Example code for reading:

@bodo.jit
def example_read_iceberg() -> pd.DataFrame:
    return pd.read_sql_table(
        table_name="<... Name of the Iceberg Table ...>",
        con="<... Connection String. See previous section ...>",
        schema="<... Namespace Path to Iceberg Table ...>"
    )

Note

The schema argument is required for reading Iceberg tables.
The Iceberg table to read should be located at <warehouse-location>/<schema>/<table_name>, where schema and table_name are the arguments to pd.read_sql_table, and warehouse-location is inferred from the connection string based on the description provided above.

An example for writing to Iceberg via pandas.DataFrame.to_sql:

@bodo.jit(distributed=["df"])
def write_iceberg_table(df: pandas.DataFrame):
    df.to_sql(
        name="<... Name of the Iceberg Table ...>",
        con="<... Connection String.

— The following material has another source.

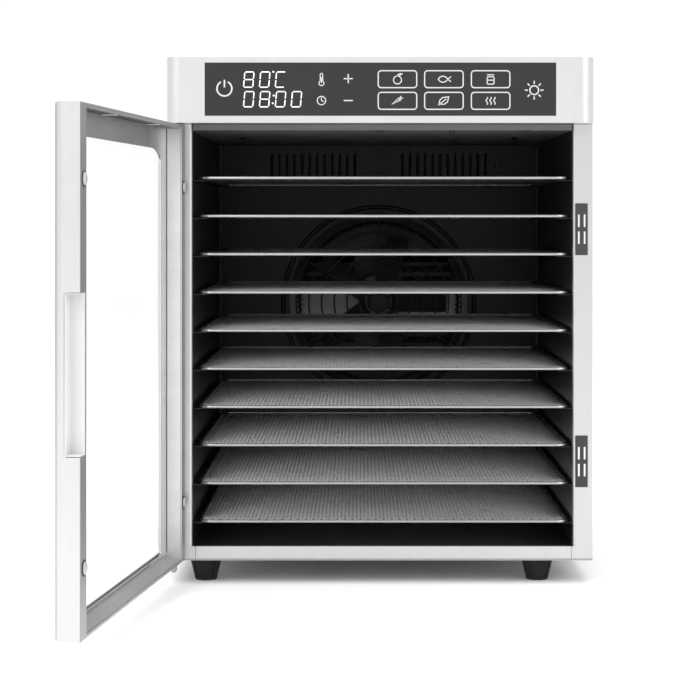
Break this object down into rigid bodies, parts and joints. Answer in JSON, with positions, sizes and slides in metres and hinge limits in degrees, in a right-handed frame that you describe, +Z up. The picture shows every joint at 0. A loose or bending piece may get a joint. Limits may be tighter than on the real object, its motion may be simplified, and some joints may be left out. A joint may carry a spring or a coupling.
{
  "type": "food dehydrator",
  "caption": "Steel cabinet food dehydrator with sliding wire trays, a rear fan and heater, a touch panel header and a side-hung glazed door, shown open.",
  "frame": {"origin": "middle of the footprint at the bottom of the feet, of the whole object with its door standing open", "axes": "+Z up; -Y out of the cabinet's front, the way the trays slide out; +X to the right seen from the front"},
  "size_m": [0.5064, 0.9568, 0.557],
  "materials": {
    "shell_steel": "pale satin",
    "frame_steel": "satin",
    "inner_steel": "brushed",
    "liner_steel": "dark semi-gloss",
    "ceiling_paint": "grey semi-matte",
    "bright_wire": "bright drawn wire",
    "control_glass": "gloss",
    "door_glass": "clear",
    "rubber": "matte",
    "dark_plastic": "matte",
    "pale_plastic": "satin",
    "circuit": "solder mask",
    "dark_steel": "oxidised",
    "cast_aluminium": "as cast",
    "lamp_lens": "smoked"
  },
  "bodies": {
    "cabinet": {"side_panel_left": "shell_steel", "side_panel_right": "shell_steel", "top_panel": "shell_steel", "rear_cover": "shell_steel", "header_bezel": "shell_steel", "liner_ceiling": "ceiling_paint", "base_plate": "frame_steel", "pillar_left": "frame_steel", "pillar_right": "frame_steel", "front_sill": "frame_steel", "hinge_plate_lower": "frame_steel", "hinge_plate_upper": "frame_steel", "motor_bracket": "inner_steel", "liner_left": "liner_steel", "liner_right": "liner_steel", "liner_floor": "liner_steel", "liner_back": "liner_steel", "hinge_pin_lower": "bright_wire", "hinge_pin_upper": "bright_wire", "control_glass": "control_glass", "foot_front_left": "rubber", "foot_front_right": "rubber", "foot_back_left": "rubber", "foot_back_right": "rubber", "magnet_catch_upper": "dark_plastic", "magnet_catch_lower": "dark_plastic", "power_inlet": "dark_plastic", "control_board": "circuit", "power_board": "circuit", "temperature_probe": "dark_steel", "fan_guard": "dark_steel", "heater_ring": "dark_steel", "fan_motor": "cast_aluminium", "lamp_left": "lamp_lens", "lamp_right": "lamp_lens"},
    "door": {"door_frame": "shell_steel", "door_retainer": "frame_steel", "door_glass": "door_glass", "finger_pull": "pale_plastic"},
    "fan": {"fan_rotor": "cast_aluminium"},
    "tray_1": {"tray_rim_1": "bright_wire", "tray_mesh_1": "bright_wire"},
    "tray_2": {"tray_rim_2": "bright_wire", "tray_mesh_2": "bright_wire"},
    "tray_3": {"tray_rim_3": "bright_wire", "tray_mesh_3": "bright_wire"},
    "tray_4": {"tray_rim_4": "bright_wire", "tray_mesh_4": "bright_wire"},
    "tray_5": {"tray_rim_5": "bright_wire", "tray_mesh_5": "bright_wire"},
    "tray_6": {"tray_rim_6": "bright_wire", "tray_mesh_6": "bright_wire"},
    "tray_7": {"tray_rim_7": "bright_wire", "tray_mesh_7": "bright_wire"},
    "tray_8": {"tray_rim_8": "bright_wire", "tray_mesh_8": "bright_wire"},
    "tray_9": {"tray_rim_9": "bright_wire", "tray_mesh_9": "bright_wire"},
    "tray_10": {"tray_rim_10": "bright_wire", "tray_mesh_10": "bright_wire"}
  },
  "joints": [
    {"name": "door_hinge", "type": "hinge", "parent": "cabinet", "child": "door", "pos_m": [-0.18951, -0.0376, 0.256], "axis": [0, 0, -1], "range_deg": [-96.65, 33.35]},
    {"name": "fan_spin", "type": "hinge", "parent": "cabinet", "child": "fan", "pos_m": [0.03069, 0.4241, 0.283], "axis": [0, 1, 0], "continuous": true},
    {"name": "tray_1_slide", "type": "slide", "parent": "cabinet", "child": "tray_1", "axis": [0, -1, 0], "range_m": [0, 0.34]},
    {"name": "tray_2_slide", "type": "slide", "parent": "cabinet", "child": "tray_2", "axis": [0, -1, 0], "range_m": [0, 0.34]},
    {"name": "tray_3_slide", "type": "slide", "parent": "cabinet", "child": "tray_3", "axis": [0, -1, 0], "range_m": [0, 0.34]},
    {"name": "tray_4_slide", "type": "slide", "parent": "cabinet", "child": "tray_4", "axis": [0, -1, 0], "range_m": [0, 0.34]},
    {"name": "tray_5_slide", "type": "slide", "parent": "cabinet", "child": "tray_5", "axis": [0, -1, 0], "range_m": [0, 0.34]},
    {"name": "tray_6_slide", "type": "slide", "parent": "cabinet", "child": "tray_6", "axis": [0, -1, 0], "range_m": [0, 0.34]},
    {"name": "tray_7_slide", "type": "slide", "parent": "cabinet", "child": "tray_7", "axis": [0, -1, 0], "range_m": [0, 0.34]},
    {"name": "tray_8_slide", "type": "slide", "parent": "cabinet", "child": "tray_8", "axis": [0, -1, 0], "range_m": [0, 0.34]},
    {"name": "tray_9_slide", "type": "slide", "parent": "cabinet", "child": "tray_9", "axis": [0, -1, 0], "range_m": [0, 0.34]},
    {"name": "tray_10_slide", "type": "slide", "parent": "cabinet", "child": "tray_10", "axis": [0, -1, 0], "range_m": [0, 0.34]}
  ]
}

See previous section ...>",
        schema="<... Namespace Path to Iceberg Table ..>",
        if_exists="replace"
    )

Note

schema argument is required for writing Iceberg tables.
Writing a Pandas Dataframe index to an Iceberg table is not supported. If index and index_label are provided, they will be ignored.
chunksize, dtype and method arguments are not supported and will be ignored if provided.